• Yesterday

Jerk Report #8 Your Sales Numbers Tell You More Than You Realize

You already have the data. You're just reading one layer of it. Three lines of subtraction in Excel will show you what's coming before it arrives.

New here? Jerk is a physics term — the rate of change of acceleration. I've been tracking derivatives of business signals since the 90s. Jerk sees furthest ahead. [Learn more →]Learn more about the framework →

You already have the data. It's in whatever you use to track your monthly numbers.

Revenue. Sales. Cash flow.

You look at it. You know whether it's up or down.

That's Position. Where you are right now.

There are three more layers hiding inside those same numbers.

They don't require new data. They don't require software. They require subtraction.

Velocity: This month minus last month. Are you growing or shrinking, and by how much? Velocity tells you where you're going.

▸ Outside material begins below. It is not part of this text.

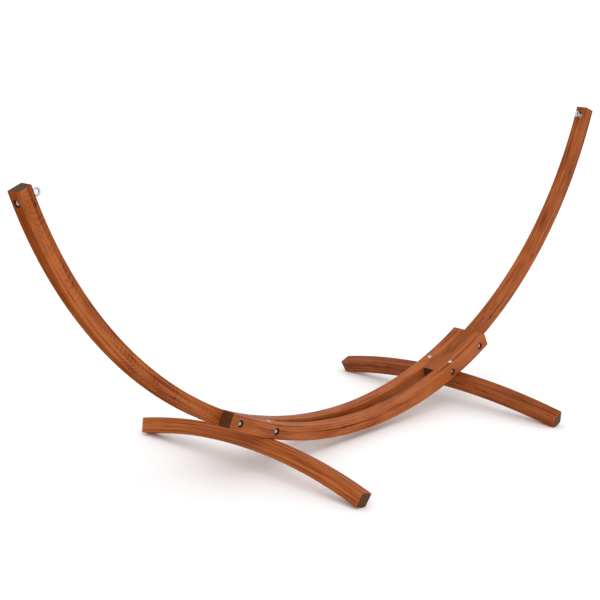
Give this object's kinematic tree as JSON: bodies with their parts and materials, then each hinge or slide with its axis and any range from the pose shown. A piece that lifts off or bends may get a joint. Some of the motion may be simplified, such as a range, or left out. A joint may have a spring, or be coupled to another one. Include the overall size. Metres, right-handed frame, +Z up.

Acceleration: This month's velocity minus last month's velocity. Is your growth speeding up or slowing down? Acceleration tells you whether you're gaining or losing momentum.

Jerk: This month's acceleration minus last month's acceleration. Is a slowdown getting worse — or starting to ease? Is a surge building — or topping out? Jerk tells you something almost nobody tracks: whether the momentum itself is shifting.

Momentum shifting is the earliest warning signal in the data you already own.

How to do this in Excel

Column A: Month names.

Column B: Your monthly revenue.

Column C: =B3-B2 (Velocity)

Column D: =C4-C3 (Acceleration)

Column E: =D5-D4 (Jerk)Five columns.

Drag the formulas down. You now have four layers of insight that most companies never see.

One note on seasonality: If your business has natural peaks and valleys — holiday rushes, summer slowdowns — month-over-month derivatives will read the season, not the business. Compare each month to the same month last year instead. Year over year — March 2026 minus March 2025. Same formulas for acceleration and jerk from there. You'll need 24 months of data, but the signal is cleaner.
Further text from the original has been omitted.